De Thot à Hermès Trismégiste
Le dieu égyptien Thot (dhwti) était primitivement un dieu local du Delta. Son culte se développa particulièrement à Shmum ou Chnumu (aujourd'hui Achmunein), ville de Moyenne-Égypte que les Grecs appelèrent Hermopolis (« ville d'Hermès »). L'ibis incarnait sa forme immatérielle, mais aussi le babouin, adoré à Shmum avant sa venue. Thot régnait sur tout ce qui comporte une opération intellectuelle : identifié à la Lune, il est le dieu qui mesure et calcule le temps ; secrétaire d'Osiris et greffier dans la psychostasie, il est l'inventeur de l'écriture et, par suite, des sciences et des arts. Il est en particulier le maître de la magie : grâce à sa profonde connaissance des articulations créatrices du langage et de la puissance des mots, qu'il sait prononcer avec l'intonation correcte, il peut faire que se produise tout ce qu'il désire. C'est pourquoi il fut considéré, dans la théologie de Memphis, comme la « langue de Ptah », le verbe du dieu dont l'émission donne naissance à l'Univers, et, dans la théologie d'Héliopolis, comme le « cœur de Rê », c'est-à-dire l'essence même de sa pensée créatrice.

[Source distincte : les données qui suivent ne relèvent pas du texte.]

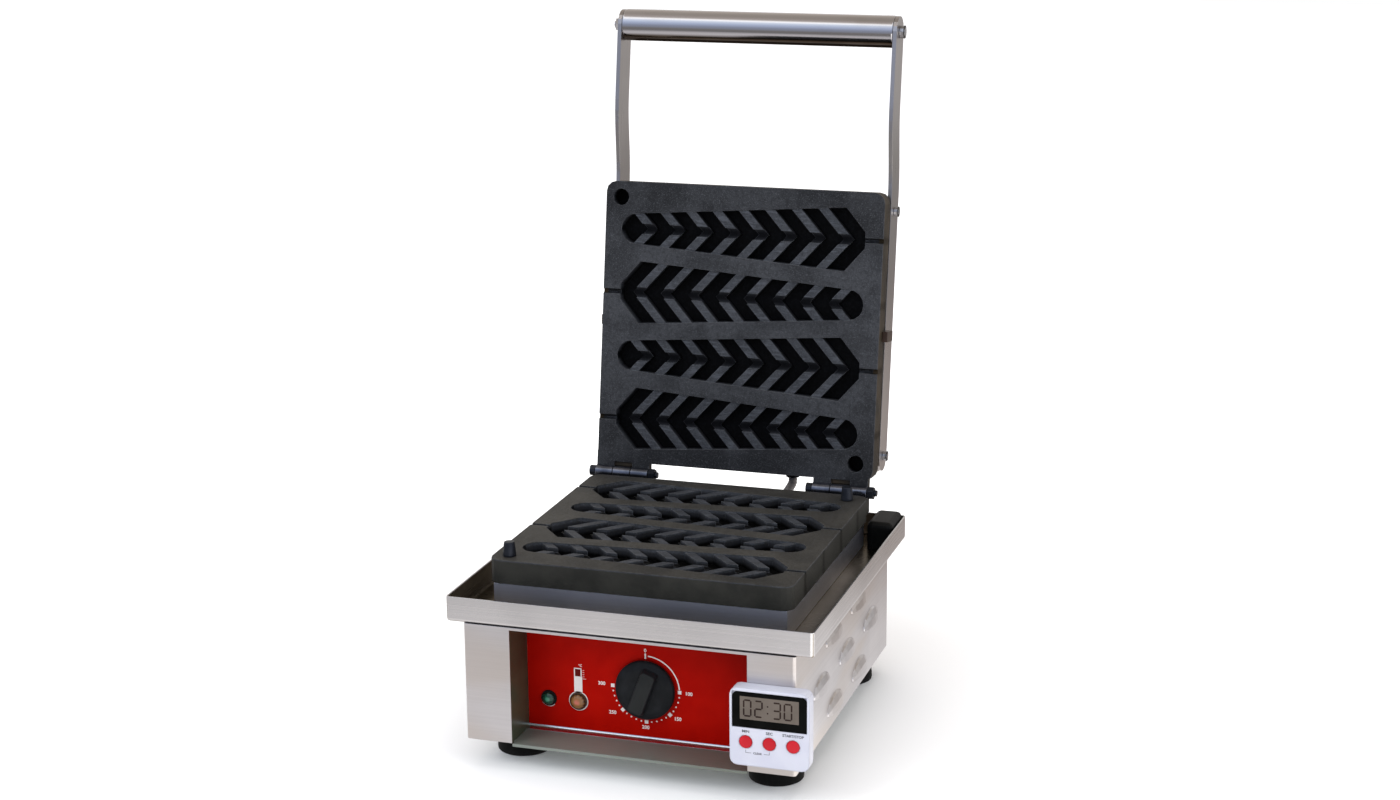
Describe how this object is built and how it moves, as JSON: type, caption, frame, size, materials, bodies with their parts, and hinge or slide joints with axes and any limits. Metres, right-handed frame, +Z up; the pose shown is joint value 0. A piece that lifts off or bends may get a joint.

C'est à Hermès que les Grecs assimilèrent tout naturellement Thot. Hermès, messager et interprète des dieux, était associé, en effet, aux arts littéraires, encore qu'il ne fût pas regardé comme l'inventeur de l'écriture. Cependant, dans le Cratyle (407a-408d), Platon relie Hermès au discours, non seulement en faisant dériver son nom de ἑρμηνεύς (interprète) mais aussi de Εἰρέμης, forgé par contraction de τὸ εἴρειν ἐμήσατο (« celui qui imagina la parole »). Les spéculations hellénistiques soulignèrent cette liaison d'Hermès au logos et celle-ci constitua même un des lieux communs du stoïcisme.
Si Platon mentionne « Theuth » (Philèbe 18b ; Phèdre 247c), auquel il attribue de nombreuses inventions, dont l'écriture, il ne l'identifie pas avec Hermès. Cependant, cette identification, déjà connue d'Hérodote, d'Aristoxène de Tarente et d'Hécatée d'Abdère, devint courante à partir du iie siècle avant J.-C. L'épithète de Trismégiste, qui signifie « trois fois très grand », provient de l'addition du superlatif grec μέγιστος (« très grand ») au superlatif égyptien formé par redoublement ou triplement : âa = grand, âa âa = très grand. Ce dernier, en effet, fut également traduit en grec par une répétition du positif (ainsi certaines inscriptions donnent Ἑρμη̃ς ὁ μέγας καὶ μέγας), mais aussi, à l'époque de Ptolémée IV, par la répétition du superlatif : μέγιστος κὰι μέγιστος καὶ μέγιστος, puis, pour éviter la répétition, par τρισμέγιστος.
Les auteurs classiques mentionnent Hermès Trismégiste à partir du ier siècle avant J.-C. Diodore[...]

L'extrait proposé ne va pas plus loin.